I’ve heard Chris recount this conversation before. It’s her favorite story to share when she drinks, though not because she relishes the telling of it. Dr. Sally once told me that the mind has two ways of dealing with trauma. One is to bury it deep within the subconscious, building up walls of gray matter so thick that our waking brain never senses the event itself, though it dictates our knee-jerk reactions. The second way is to fixate on the injury, burning every detail into our mind in an effort to avoid similar circumstances in the future. Chris’s brain has done the latter with the final argument of her marriage. She never wants to have it again, so she can’t help but repeat it.

I place the salmon on a waiting plate and peel back the foil. Chris pauses her “George the Donkey” tale long enough to compliment me on dinner before picking right back up where she left off. “I tell you, he was lucky that he told me in Manhattan and not out here, where I could have grabbed my Dad’s gun from the cabinet. I really might have shot him. I don’t even think anyone would have faulted me for it.” She chuckles. “Biggest regret of my marriage, that the frame I threw missed his face.”

I murmur something affirmative as I dish out a salmon portion onto Chris’s paper plate. We should eat fast. The night air is chillier than I’d anticipated, and the citronella candles flickering on the table are providing more light than heat. If David were here, we could stay out. He would build a fire in the pit at the end of the pool. Not a flower fire, though.

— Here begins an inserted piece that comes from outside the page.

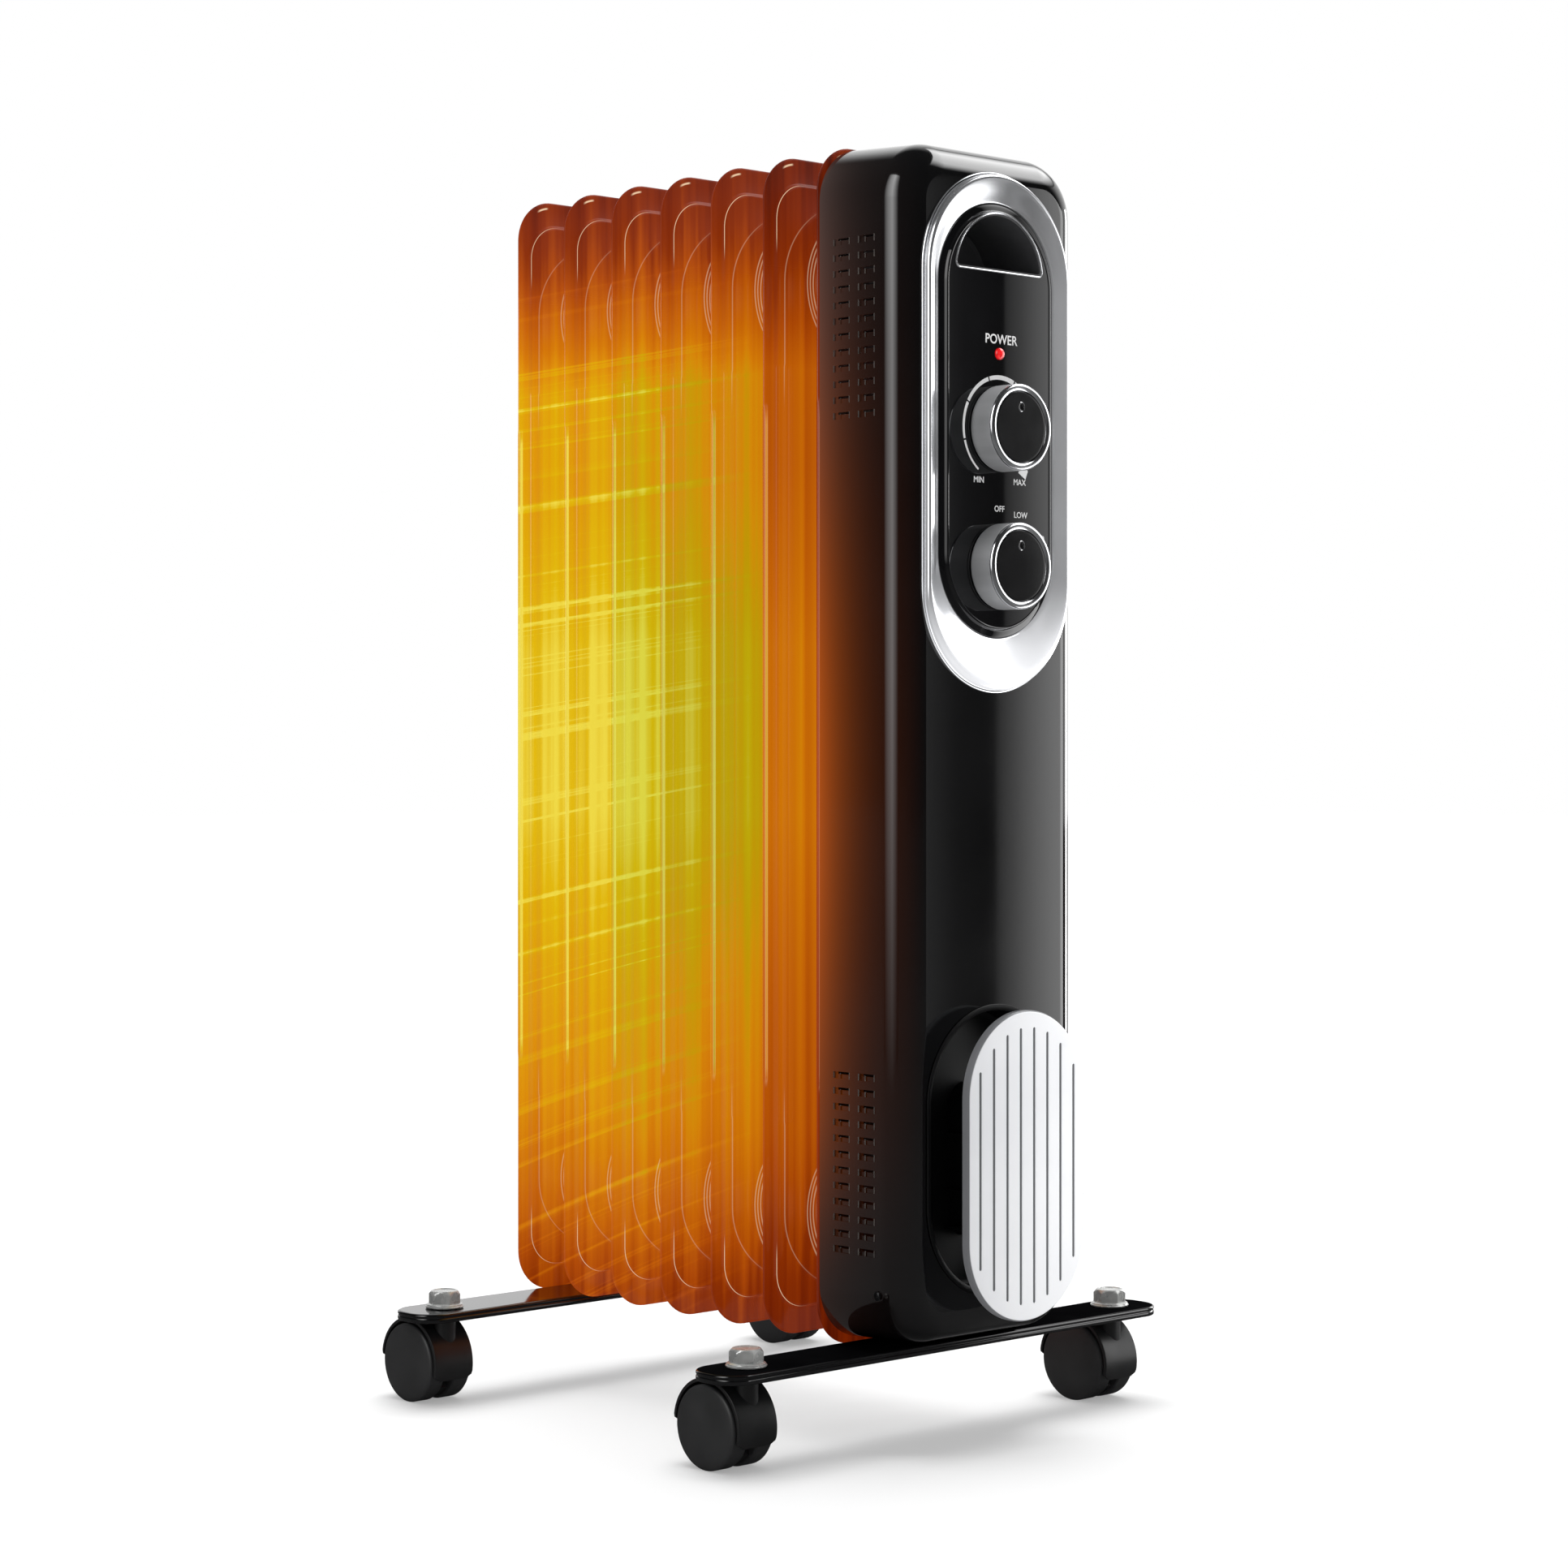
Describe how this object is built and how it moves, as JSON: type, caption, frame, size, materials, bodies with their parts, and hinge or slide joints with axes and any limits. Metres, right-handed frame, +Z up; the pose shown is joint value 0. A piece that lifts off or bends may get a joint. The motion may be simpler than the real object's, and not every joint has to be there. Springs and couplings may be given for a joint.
{
  "type": "oil filled radiator heater",
  "caption": "Free-standing oil filled radiator with joined fins, a control panel with two dials, a pull handle hollow, cord storage and twin-wheel casters.",
  "frame": {"origin": "on the floor, under the middle of the heater's bounding box", "axes": "+Z up, the control panel faces -Y and the fins stack towards +Y, +X is to the right when facing the panel"},
  "size_m": [0.3, 0.3256, 0.6225],
  "materials": {
    "fin_enamel": "gloss enamel, shown glowing orange",
    "cover_paint": "gloss black",
    "trim_chrome": "polished",
    "panel_black": "high gloss",
    "recess_black": "satin moulded",
    "lamp_red": "translucent lens",
    "knob_metal": "satin with a bright rim",
    "knob_face_black": "high gloss",
    "plate_silver": "satin, edges polished",
    "bar_paint": "gloss black",
    "bolt_zinc": "zinc plated",
    "caster_black": "satin moulded",
    "inner_steel": "plain",
    "inner_plastic": "moulded"
  },
  "bodies": {
    "heater": {"fin_1": "fin_enamel", "fin_2": "fin_enamel", "fin_3": "fin_enamel", "fin_4": "fin_enamel", "fin_5": "fin_enamel", "fin_6": "fin_enamel", "fin_7": "fin_enamel", "heating_element": "inner_steel", "heat_shield": "inner_steel", "front_cover": "cover_paint", "side_screw_left": "bolt_zinc", "side_screw_right": "bolt_zinc", "trim_ring": "trim_chrome", "control_panel": "panel_black", "handle_cup": "recess_black", "lamp_lens": "lamp_red", "thermostat_body": "inner_plastic", "mode_switch_body": "inner_plastic", "terminal_block": "inner_plastic", "tip_over_switch": "inner_plastic", "thermal_cutoff": "inner_steel", "cord_recess": "recess_black", "winder_post": "recess_black", "winder_plate": "plate_silver", "cord_gland": "recess_black", "foot_bar_front": "bar_paint", "header_clamp_front": "bolt_zinc", "clamp_nut_front_left": "bolt_zinc", "caster_bolt_front_left": "bolt_zinc", "clamp_nut_front_right": "bolt_zinc", "caster_bolt_front_right": "bolt_zinc", "foot_bar_rear": "bar_paint", "header_clamp_rear": "bolt_zinc", "clamp_nut_rear_left": "bolt_zinc", "caster_bolt_rear_left": "bolt_zinc", "clamp_nut_rear_right": "bolt_zinc", "caster_bolt_rear_right": "bolt_zinc"},
    "thermostat_dial": {"thermostat_knob": "knob_metal", "thermostat_knob_face": "knob_face_black", "thermostat_shaft": "inner_steel"},
    "mode_dial": {"mode_knob": "knob_metal", "mode_knob_face": "knob_face_black", "mode_shaft": "inner_steel"},
    "caster_front_left": {"caster_hood_front_left": "caster_black", "caster_axle_front_left": "inner_steel"},
    "wheel_body_front_left_a": {"wheel_front_left_a": "caster_black"},
    "wheel_body_front_left_b": {"wheel_front_left_b": "caster_black"},
    "caster_front_right": {"caster_hood_front_right": "caster_black", "caster_axle_front_right": "inner_steel"},
    "wheel_body_front_right_a": {"wheel_front_right_a": "caster_black"},
    "wheel_body_front_right_b": {"wheel_front_right_b": "caster_black"},
    "caster_rear_left": {"caster_hood_rear_left": "caster_black", "caster_axle_rear_left": "inner_steel"},
    "wheel_body_rear_left_a": {"wheel_rear_left_a": "caster_black"},
    "wheel_body_rear_left_b": {"wheel_rear_left_b": "caster_black"},
    "caster_rear_right": {"caster_hood_rear_right": "caster_black", "caster_axle_rear_right": "inner_steel"},
    "wheel_body_rear_right_a": {"wheel_rear_right_a": "caster_black"},
    "wheel_body_rear_right_b": {"wheel_rear_right_b": "caster_black"}
  },
  "joints": [
    {"name": "thermostat_turn", "type": "hinge", "parent": "heater", "child": "thermostat_dial", "pos_m": [0, -0.15, 0.486], "axis": [0, 1, 0], "range_deg": [-144, 144]},
    {"name": "mode_turn", "type": "hinge", "parent": "heater", "child": "mode_dial", "pos_m": [0, -0.15, 0.4202], "axis": [0, 1, 0], "range_deg": [0, 90]},
    {"name": "swivel_front_left", "type": "hinge", "parent": "heater", "child": "caster_front_left", "pos_m": [-0.1257, -0.10275, 0.043], "axis": [0, 0, 1], "continuous": true},
    {"name": "roll_front_left_a", "type": "hinge", "parent": "caster_front_left", "child": "wheel_body_front_left_a", "pos_m": [-0.1339, -0.08825, 0.02], "axis": [1, 0, 0], "continuous": true},
    {"name": "roll_front_left_b", "type": "hinge", "parent": "caster_front_left", "child": "wheel_body_front_left_b", "pos_m": [-0.1175, -0.08825, 0.02], "axis": [1, 0, 0], "continuous": true},
    {"name": "swivel_front_right", "type": "hinge", "parent": "heater", "child": "caster_front_right", "pos_m": [0.1257, -0.10275, 0.043], "axis": [0, 0, 1], "continuous": true},
    {"name": "roll_front_right_a", "type": "hinge", "parent": "caster_front_right", "child": "wheel_body_front_right_a", "pos_m": [0.1175, -0.08825, 0.02], "axis": [1, 0, 0], "continuous": true},
    {"name": "roll_front_right_b", "type": "hinge", "parent": "caster_front_right", "child": "wheel_body_front_right_b", "pos_m": [0.1339, -0.08825, 0.02], "axis": [1, 0, 0], "continuous": true},
    {"name": "swivel_rear_left", "type": "hinge", "parent": "heater", "child": "caster_rear_left", "pos_m": [-0.1257, 0.12525, 0.043], "axis": [0, 0, 1], "continuous": true},
    {"name": "roll_rear_left_a", "type": "hinge", "parent": "caster_rear_left", "child": "wheel_body_rear_left_a", "pos_m": [-0.1339, 0.13975, 0.02], "axis": [1, 0, 0], "continuous": true},
    {"name": "roll_rear_left_b", "type": "hinge", "parent": "caster_rear_left", "child": "wheel_body_rear_left_b", "pos_m": [-0.1175, 0.13975, 0.02], "axis": [1, 0, 0], "continuous": true},
    {"name": "swivel_rear_right", "type": "hinge", "parent": "heater", "child": "caster_rear_right", "pos_m": [0.1257, 0.12525, 0.043], "axis": [0, 0, 1], "continuous": true},
    {"name": "roll_rear_right_a", "type": "hinge", "parent": "caster_rear_right", "child": "wheel_body_rear_right_a", "pos_m": [0.1175, 0.13975, 0.02], "axis": [1, 0, 0], "continuous": true},
    {"name": "roll_rear_right_b", "type": "hinge", "parent": "caster_rear_right", "child": "wheel_body_rear_right_b", "pos_m": [0.1339, 0.13975, 0.02], "axis": [1, 0, 0], "continuous": true}
  ]
}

We learned later that the colors came from metal salts soaked into the ocean-bleached wood. Burning them gives off carcinogens.

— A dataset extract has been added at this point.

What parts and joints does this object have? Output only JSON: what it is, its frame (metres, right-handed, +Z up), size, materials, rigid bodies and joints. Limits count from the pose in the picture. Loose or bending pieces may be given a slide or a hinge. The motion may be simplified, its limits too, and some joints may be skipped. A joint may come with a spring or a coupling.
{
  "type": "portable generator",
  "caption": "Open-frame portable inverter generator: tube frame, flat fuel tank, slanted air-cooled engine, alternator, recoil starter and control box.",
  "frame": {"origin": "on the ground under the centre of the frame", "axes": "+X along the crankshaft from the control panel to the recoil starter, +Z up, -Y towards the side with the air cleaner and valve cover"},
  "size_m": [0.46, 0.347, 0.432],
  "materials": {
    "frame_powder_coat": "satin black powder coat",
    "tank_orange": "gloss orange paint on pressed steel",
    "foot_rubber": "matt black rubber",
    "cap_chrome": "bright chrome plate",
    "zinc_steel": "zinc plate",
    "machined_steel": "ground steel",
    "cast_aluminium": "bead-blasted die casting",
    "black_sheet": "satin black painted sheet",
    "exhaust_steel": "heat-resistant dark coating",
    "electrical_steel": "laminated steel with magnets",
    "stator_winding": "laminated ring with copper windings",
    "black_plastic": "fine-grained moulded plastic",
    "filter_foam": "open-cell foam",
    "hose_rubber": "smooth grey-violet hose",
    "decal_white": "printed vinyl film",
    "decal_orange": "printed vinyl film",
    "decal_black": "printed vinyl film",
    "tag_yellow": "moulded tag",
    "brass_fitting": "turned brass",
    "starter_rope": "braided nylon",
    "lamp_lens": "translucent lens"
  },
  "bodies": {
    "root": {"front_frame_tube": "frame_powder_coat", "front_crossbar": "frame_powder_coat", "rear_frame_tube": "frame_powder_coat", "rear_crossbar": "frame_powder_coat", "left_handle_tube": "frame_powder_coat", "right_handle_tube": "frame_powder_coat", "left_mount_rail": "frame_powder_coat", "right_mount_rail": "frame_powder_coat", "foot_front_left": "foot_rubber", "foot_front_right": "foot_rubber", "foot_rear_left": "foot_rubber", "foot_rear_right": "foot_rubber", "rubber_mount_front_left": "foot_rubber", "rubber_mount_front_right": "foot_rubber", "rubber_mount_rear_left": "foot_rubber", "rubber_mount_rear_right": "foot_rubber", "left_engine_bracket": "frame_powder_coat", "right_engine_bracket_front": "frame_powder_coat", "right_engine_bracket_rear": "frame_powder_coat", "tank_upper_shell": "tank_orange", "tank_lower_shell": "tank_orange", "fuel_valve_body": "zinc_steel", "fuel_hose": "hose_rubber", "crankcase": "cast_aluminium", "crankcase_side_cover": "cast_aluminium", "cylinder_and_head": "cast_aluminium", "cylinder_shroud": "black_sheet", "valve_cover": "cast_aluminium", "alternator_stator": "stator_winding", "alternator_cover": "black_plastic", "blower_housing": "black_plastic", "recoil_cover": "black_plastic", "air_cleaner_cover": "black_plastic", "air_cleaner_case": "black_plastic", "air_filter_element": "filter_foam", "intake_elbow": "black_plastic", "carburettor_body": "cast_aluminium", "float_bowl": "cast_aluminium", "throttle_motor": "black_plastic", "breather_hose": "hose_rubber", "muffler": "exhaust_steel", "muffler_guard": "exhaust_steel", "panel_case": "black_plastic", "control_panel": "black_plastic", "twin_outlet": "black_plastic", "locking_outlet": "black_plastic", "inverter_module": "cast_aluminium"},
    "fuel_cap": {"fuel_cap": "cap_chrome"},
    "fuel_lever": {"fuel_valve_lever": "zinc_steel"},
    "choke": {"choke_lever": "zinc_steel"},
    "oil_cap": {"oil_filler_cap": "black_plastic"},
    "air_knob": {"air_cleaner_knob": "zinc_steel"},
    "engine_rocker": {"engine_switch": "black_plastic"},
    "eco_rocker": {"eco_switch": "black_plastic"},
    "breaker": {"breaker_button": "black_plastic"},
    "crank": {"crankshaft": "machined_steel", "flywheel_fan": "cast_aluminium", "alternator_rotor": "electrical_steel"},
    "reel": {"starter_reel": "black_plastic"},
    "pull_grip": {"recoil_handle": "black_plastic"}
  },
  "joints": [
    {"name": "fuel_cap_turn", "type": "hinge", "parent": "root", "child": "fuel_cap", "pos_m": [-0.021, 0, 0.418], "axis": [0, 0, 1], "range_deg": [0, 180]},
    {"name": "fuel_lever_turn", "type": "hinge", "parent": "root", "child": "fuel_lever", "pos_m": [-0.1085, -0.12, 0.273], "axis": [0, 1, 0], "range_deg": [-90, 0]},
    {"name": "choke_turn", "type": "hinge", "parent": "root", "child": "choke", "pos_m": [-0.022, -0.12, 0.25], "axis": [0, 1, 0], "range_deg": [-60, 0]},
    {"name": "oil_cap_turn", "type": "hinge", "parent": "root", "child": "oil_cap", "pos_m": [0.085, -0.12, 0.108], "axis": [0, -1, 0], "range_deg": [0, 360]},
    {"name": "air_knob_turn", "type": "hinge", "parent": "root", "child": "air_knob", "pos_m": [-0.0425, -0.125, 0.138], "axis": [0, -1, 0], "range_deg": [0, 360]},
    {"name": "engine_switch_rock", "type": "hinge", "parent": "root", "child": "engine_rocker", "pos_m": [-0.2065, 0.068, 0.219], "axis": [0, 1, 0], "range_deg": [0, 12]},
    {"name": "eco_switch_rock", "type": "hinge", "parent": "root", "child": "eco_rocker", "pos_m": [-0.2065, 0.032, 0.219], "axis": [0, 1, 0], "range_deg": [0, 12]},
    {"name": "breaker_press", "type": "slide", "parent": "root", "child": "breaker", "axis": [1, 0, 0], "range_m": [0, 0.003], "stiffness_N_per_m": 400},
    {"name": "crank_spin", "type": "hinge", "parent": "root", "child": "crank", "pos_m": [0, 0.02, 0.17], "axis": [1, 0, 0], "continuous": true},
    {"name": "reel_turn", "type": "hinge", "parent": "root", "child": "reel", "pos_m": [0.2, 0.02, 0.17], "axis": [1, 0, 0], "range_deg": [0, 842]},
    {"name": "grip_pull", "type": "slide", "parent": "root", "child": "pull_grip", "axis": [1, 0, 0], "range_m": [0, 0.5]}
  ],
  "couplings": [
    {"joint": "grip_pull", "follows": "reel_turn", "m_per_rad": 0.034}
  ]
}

Chris grabs a fork in one hand and then swaps it for the wine glass. “Cheers.”

I drop the knife for something to clink. The wine splashes up to the rim of my glass as I tap it against Chris’s goblet. She takes a long sip and shakes her head. “I’m going on and on and I haven’t even asked about you. How are the fertility treatments?”

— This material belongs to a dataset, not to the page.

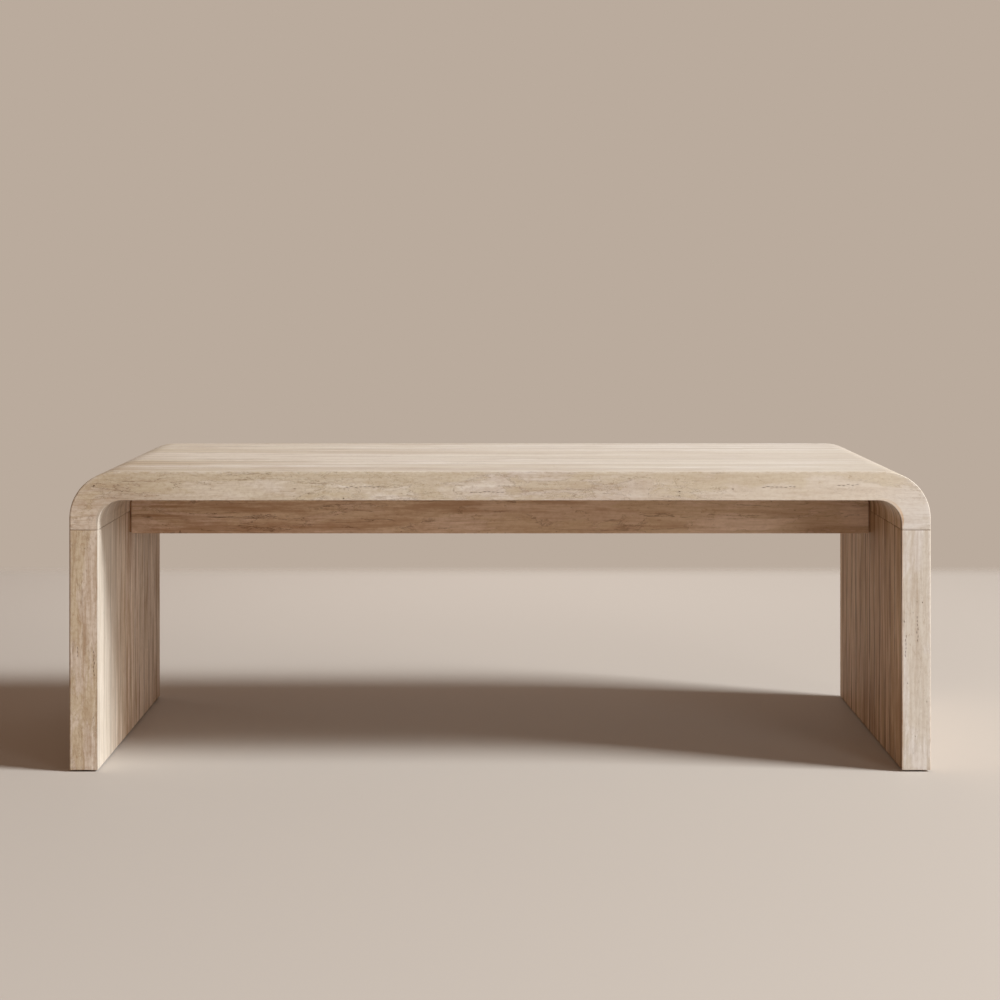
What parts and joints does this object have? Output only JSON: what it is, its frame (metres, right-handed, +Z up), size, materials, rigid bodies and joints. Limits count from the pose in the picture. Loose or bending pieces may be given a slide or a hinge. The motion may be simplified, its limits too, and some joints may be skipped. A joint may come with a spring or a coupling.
{
  "type": "waterfall coffee table",
  "caption": "Low stone coffee table: a thick top turns down over rounded ends onto slab legs, with a stretcher hung under its middle to brace them.",
  "frame": {"origin": "on the floor under the middle of the table, at the centre of its plan", "axes": "+Z up, +X along the table's length, -Y towards the front"},
  "size_m": [1.2, 0.6, 0.418],
  "materials": {
    "travertine": "satin",
    "joint_resin": "satin",
    "stainless_steel": "satin",
    "glide_nylon": "matte"
  },
  "bodies": {
    "root": {"table_top": "travertine", "left_leg": "travertine", "right_leg": "travertine", "stretcher": "travertine", "left_seam_resin": "joint_resin", "right_seam_resin": "joint_resin", "left_stretcher_resin": "joint_resin", "right_stretcher_resin": "joint_resin", "stretcher_bed_resin": "joint_resin", "left_dowel_1": "stainless_steel", "left_dowel_2": "stainless_steel", "left_dowel_3": "stainless_steel", "left_dowel_4": "stainless_steel", "right_dowel_1": "stainless_steel", "right_dowel_2": "stainless_steel", "right_dowel_3": "stainless_steel", "right_dowel_4": "stainless_steel", "stretcher_pin_1": "stainless_steel", "stretcher_pin_2": "stainless_steel", "stretcher_pin_3": "stainless_steel", "stretcher_pin_4": "stainless_steel", "stretcher_pin_5": "stainless_steel", "left_glide_1": "glide_nylon", "left_glide_2": "glide_nylon", "left_glide_3": "glide_nylon", "right_glide_1": "glide_nylon", "right_glide_2": "glide_nylon", "right_glide_3": "glide_nylon"}
  },
  "joints": []
}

“I started that new one two months ago.” I dish the fish onto my plate. “I’ve seen a reduction in some of the uterine scarring.”

“It’s a pill?”

“It’s an implant.” I place my elbow on the table and angle my arm toward her, showing the raised lines on the inside of my bicep. Chris’s fair eyebrows retreat to her scalp. As much as she wants me to get pregnant, I know she hates my taking hormones. On more than one occasion, she’s cautioned about unforeseen side effects. Though she hasn’t suggested it, I think Chris would rather I hire a doula to chant incantations while dripping honey over my belly than pump my system full of synthetic gland secretions. The former might not work, but at least I wouldn’t suffer morning sickness for months and then fail.

Chris’s nose wrinkles with disgust. “I’ve never seen that before.”

“The treatment is still experimental.”

She snarls. “Does it hurt?”

“I can feel it under there, but it’s not a big deal.” I take a forkful of fish. Smokey lemon flavors coat my tongue. I’m not bad on the grill. David would be impressed. When he finally returns my calls, I can brag about my courage at the academy and my cooking skills.

“What are the side effects?”

I swallow and pick up my wine. “Bloating. Moodiness. Nausea. Forgetfulness. Headaches.” I raise the glass in jest. “Hangover-type symptoms.”